En el pequeño jardín de don Bernardino hay lechugas y otras hortalizas para casos de verdadera urgencia, lo que no deja de ser una comodidad, y, quieras que no, todo cuenta.
- Mire, por allá en lo alto se pasean dos aguiluchos –le he dicho.
- Sí, de eso no nos falta. Aquí les decimos marianas. En cuanto que las mujeres se descuidan, vienen y se les llevan los pollos de las lluecas, y los pichones, y lo que sale.
En algunos rincones laterales de la Calle Real en el barrio de abajo, hay casonas dejadas caer y yerbajos silvestres.

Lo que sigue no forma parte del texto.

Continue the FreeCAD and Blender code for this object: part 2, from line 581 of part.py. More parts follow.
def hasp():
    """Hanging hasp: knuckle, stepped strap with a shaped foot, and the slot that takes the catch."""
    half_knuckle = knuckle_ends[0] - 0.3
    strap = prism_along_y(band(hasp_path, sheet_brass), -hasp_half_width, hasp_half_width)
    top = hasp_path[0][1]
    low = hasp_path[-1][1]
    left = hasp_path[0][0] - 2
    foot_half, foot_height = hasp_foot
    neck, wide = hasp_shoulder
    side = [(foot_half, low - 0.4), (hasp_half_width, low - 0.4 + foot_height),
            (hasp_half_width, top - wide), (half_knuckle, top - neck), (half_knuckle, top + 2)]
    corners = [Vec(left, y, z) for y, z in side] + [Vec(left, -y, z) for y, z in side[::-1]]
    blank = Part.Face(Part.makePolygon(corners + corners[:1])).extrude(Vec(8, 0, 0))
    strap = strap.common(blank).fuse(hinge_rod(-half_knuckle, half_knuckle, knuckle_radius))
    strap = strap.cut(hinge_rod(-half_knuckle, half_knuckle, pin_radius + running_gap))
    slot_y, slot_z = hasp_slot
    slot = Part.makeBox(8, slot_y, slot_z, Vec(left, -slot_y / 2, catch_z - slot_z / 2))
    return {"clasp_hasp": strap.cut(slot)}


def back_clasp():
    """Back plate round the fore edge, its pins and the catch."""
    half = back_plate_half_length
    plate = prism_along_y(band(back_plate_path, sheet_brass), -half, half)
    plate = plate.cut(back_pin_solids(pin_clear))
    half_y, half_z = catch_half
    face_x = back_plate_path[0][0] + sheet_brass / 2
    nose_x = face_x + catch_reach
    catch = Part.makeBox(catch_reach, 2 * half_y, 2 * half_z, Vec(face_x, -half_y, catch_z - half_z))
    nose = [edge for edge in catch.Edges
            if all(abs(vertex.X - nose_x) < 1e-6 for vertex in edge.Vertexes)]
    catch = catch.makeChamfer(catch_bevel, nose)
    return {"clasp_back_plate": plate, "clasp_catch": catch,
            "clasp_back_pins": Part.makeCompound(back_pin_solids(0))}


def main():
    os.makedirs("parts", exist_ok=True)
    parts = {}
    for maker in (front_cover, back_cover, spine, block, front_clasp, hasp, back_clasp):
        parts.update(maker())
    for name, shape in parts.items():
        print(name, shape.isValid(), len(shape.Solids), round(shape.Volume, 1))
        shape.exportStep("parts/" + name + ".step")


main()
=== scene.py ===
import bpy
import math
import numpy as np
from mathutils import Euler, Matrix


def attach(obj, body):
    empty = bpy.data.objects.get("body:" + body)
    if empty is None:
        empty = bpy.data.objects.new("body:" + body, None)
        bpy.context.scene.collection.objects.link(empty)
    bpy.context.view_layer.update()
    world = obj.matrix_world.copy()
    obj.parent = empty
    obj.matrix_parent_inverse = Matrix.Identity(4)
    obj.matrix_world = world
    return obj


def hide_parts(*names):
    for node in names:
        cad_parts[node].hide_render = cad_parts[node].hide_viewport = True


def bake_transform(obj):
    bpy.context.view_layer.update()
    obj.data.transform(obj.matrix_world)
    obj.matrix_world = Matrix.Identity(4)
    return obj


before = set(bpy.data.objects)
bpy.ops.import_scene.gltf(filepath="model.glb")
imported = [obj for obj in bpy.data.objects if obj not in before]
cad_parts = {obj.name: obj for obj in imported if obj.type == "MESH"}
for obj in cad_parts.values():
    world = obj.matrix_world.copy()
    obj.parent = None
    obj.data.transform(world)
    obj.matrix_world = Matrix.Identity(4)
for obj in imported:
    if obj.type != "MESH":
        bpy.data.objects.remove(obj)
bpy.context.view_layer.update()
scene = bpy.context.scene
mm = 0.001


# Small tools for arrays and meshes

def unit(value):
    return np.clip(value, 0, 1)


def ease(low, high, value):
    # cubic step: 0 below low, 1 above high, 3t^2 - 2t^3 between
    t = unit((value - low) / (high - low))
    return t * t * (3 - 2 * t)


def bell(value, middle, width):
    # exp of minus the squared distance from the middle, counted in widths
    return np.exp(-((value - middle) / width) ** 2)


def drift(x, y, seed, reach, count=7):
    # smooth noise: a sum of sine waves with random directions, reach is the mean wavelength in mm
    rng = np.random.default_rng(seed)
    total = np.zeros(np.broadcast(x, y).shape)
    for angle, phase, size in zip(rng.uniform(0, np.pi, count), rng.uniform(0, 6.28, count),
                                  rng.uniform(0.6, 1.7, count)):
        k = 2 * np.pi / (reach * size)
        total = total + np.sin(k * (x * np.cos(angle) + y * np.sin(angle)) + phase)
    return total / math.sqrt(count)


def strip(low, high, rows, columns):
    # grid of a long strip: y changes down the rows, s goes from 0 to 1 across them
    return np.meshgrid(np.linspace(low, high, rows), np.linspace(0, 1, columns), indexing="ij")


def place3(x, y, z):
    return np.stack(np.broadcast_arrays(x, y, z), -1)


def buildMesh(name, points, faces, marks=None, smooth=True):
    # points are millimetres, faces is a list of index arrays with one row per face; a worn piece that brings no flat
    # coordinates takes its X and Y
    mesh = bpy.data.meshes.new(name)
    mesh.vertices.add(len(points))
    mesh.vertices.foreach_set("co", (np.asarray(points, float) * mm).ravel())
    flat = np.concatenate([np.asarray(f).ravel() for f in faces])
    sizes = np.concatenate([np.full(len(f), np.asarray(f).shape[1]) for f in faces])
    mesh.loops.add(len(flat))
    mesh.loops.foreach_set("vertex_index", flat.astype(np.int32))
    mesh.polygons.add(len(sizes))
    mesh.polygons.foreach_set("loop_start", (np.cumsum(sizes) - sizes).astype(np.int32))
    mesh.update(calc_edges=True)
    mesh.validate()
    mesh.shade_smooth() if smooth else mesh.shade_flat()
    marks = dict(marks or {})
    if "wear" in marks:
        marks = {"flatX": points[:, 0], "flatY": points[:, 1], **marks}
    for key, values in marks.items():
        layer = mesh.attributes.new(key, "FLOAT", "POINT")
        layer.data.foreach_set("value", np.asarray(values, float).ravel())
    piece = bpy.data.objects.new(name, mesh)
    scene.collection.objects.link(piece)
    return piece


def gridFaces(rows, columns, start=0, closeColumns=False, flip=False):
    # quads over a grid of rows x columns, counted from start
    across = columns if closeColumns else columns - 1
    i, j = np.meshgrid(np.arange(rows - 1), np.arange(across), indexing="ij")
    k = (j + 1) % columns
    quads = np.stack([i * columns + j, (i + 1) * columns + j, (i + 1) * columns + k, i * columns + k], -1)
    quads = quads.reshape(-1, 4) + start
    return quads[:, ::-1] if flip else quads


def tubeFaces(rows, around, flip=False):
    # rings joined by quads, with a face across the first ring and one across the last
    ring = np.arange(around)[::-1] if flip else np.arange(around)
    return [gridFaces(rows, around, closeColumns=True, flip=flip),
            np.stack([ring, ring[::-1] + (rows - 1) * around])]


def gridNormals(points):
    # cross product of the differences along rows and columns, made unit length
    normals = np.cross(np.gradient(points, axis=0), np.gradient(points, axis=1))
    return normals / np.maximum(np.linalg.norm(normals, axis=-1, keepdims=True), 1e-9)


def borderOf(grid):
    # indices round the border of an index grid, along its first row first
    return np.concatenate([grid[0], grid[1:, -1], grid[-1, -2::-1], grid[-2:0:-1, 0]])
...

En otros ale­gran el paseo los rosales y las plantas de malva real con sus tonos grana y violeta pálido. Cuevas Labradas, dejando aparte la plaga de mosquitos, es un pueblo de notoria tranquilidad. La distancia a los grandes núcleos urbanos, y su situación, sobre todo, lo hacen benefi­ciario de tal privilegio.
Para concluir, ya con la fuerza del sol cayendo de plano, regreso a. la plaza del frontón para contemplar de nuevo desde la sombra el juego de lomeras y de collados que regalan los montes. En torno al Picón del Águila hay una docena de casillas de campo, a modo de pajares o de parideras de ganado, que en la actualidad es muy posible que no se usen para nada, sino para hacer más variado el panorama exterior de Cuevas Labradas, pueblo vigía, ya de por sí provocador y hermoso.